Jessica leaned back, thinking about how to proceed.

“In the meantime, I’ll keep going. We might find something. I know what I’m doing. We’re tightly focused. If he slipped up at some point,
we will find it. What’s going on with the investigation down in Cali? Have the dead operatives given us anything to go on?”

“Not yet,” said Jessica.

“What about the guy we were exfiltrating?”

“I wish I knew the answer to that,” said Jessica.

40

PARQUE CENTRAL HOTEL
HAVANA, CUBA

Dewey walked from the hotel to a travel agency two blocks away. He purchased a one-way ticket to Melbourne, Australia, leaving the next afternoon. He didn’t have a plan beyond landing in Australia. Just get out of Cuba. Tonight he would drink, maybe stumble back to the hotel. He wanted to push aside the events of the past few days.

He had dinner at a small restaurant near the port. After he ordered, he went back to his hotel room. He went to the bathroom and removed the Colt from the back of his pants.
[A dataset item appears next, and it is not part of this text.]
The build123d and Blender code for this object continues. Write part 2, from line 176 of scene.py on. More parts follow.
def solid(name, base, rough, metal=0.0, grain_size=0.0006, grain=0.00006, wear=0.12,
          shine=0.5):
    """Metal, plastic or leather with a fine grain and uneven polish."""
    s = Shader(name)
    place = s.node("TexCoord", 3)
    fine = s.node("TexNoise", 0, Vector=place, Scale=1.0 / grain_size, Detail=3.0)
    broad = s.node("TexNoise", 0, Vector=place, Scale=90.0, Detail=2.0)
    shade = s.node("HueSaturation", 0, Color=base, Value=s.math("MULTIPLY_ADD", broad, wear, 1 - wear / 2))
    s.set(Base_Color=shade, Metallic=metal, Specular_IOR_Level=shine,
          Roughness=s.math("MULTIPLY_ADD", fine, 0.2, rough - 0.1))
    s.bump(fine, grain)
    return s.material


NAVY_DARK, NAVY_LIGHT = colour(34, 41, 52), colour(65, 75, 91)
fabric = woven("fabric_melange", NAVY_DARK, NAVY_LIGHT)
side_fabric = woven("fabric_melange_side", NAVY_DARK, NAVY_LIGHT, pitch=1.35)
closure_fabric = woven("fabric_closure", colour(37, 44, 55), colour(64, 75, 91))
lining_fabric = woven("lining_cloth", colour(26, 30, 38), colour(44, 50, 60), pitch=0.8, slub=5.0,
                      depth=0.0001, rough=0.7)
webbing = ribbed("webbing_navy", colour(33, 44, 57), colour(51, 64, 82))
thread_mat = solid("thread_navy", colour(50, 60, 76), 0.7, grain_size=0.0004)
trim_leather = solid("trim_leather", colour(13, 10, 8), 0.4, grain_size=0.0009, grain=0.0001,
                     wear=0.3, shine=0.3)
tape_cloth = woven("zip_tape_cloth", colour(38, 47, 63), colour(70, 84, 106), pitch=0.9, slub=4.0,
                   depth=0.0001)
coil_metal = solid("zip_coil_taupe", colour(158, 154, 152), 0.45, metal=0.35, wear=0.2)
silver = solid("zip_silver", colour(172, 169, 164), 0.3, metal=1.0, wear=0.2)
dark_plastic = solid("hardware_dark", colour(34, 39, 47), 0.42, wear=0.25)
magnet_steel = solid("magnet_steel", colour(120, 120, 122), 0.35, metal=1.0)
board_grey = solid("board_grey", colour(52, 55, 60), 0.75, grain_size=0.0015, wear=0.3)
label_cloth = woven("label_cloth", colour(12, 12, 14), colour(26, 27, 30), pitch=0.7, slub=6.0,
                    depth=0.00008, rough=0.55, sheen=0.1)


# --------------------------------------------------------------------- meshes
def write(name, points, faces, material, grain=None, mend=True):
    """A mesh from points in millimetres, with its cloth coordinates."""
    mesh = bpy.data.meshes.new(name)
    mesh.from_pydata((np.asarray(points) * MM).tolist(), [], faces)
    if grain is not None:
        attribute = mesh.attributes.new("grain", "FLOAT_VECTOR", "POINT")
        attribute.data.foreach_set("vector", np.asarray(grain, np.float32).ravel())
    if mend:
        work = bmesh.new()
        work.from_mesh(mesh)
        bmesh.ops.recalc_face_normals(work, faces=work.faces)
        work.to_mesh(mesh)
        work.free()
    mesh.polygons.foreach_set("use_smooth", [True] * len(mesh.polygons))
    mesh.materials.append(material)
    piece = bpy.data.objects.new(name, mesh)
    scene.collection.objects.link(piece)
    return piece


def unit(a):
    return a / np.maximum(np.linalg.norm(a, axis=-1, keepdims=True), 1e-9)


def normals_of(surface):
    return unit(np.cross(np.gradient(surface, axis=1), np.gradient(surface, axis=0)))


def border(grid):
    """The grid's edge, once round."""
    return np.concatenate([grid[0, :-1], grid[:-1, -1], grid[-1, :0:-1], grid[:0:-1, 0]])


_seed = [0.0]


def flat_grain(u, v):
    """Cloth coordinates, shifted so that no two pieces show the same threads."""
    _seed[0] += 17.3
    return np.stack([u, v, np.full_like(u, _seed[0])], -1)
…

He looked in the mirror. He threw water across his face, washing his short hair with soap in the sink. He put a fresh bandage on his shoulder.

He tucked his handgun back between his belt and the back of his pants, then walked out of the Parque Central and into the crowded streets of the city. The temperature stayed in the mid-sixties at night, and the sidewalks pulsed with energy as people poured out for the evening.

He walked through the east side of the city, toward where the Parque Central concierge told him the nightclubs were. At Paradiso, he took a right. The streets were densely packed with people. Many turned and stared at the big American. He was taller than most of the Cubans. A
few said hello to him as he passed, or nodded. But for the most part they just stared at him, a six foot three Americano walking among them.

He walked into the neighborhood at the end of Paradiso, the Julio. The rapid, deep sound of Caribbean music filled the street air. Loud, booming drums mixed with a fast beat. Groups of young women stood on the sidewalks, beautiful Cuban women, waiting to get into one of the nightclubs that were crowded into the end of the small street. Everyone smoked.

He walked to the front door of the closest club, a place called Zanzibar. It was packed with people and the music grew louder as he walked inside. He went to the bar and ordered a whiskey.

He stood at the bar and turned, looking at the crowd. He sipped his drink as slowly as he could, but it was hard not to down it quick. He ordered another one and paid. He talked briefly with a young Cuban woman who had long, black hair, a pretty dark woman with large, warm brown eyes. She introduced herself—Sanibel. He spoke with her for a few minutes. Then he circled the perimeter of the dance floor. He finished his drink and left.

He went to three more clubs. He had a drink at each of the clubs. He was starting to feel the effects of the alcohol by the third nightclub. It was past midnight. With no better notion in mind, he returned to Zanzibar, looking for the young woman, Sanibel. He ordered a beer at the bar.

Sanibel returned from the dance floor. She was sweating and even sexier than he remembered. Her white short-sleeve shirt barely covered her chest; he noticed for the first time how large her breasts were. She approached the bar and stood. She was with a man now, a young, scraggly-looking guy with a beard. She glanced from the end of the bar at Dewey and smiled. He signaled to the bartender, and had him bring her a glass of champagne.

She said something to her dance partner and left him for Dewey.

“Thank you,” she said in English, toasting him with the glass.

“You’re welcome.”

“What’s your name again?” she asked. “I’m sorry.”

“Dewey.”

“Hello, Dewey,” she said, extending her hand. “Journalist?”

“No.”

“Military?”

“No. Tourist. You?”

“Teacher,” she said. “From Havana. I teach math.”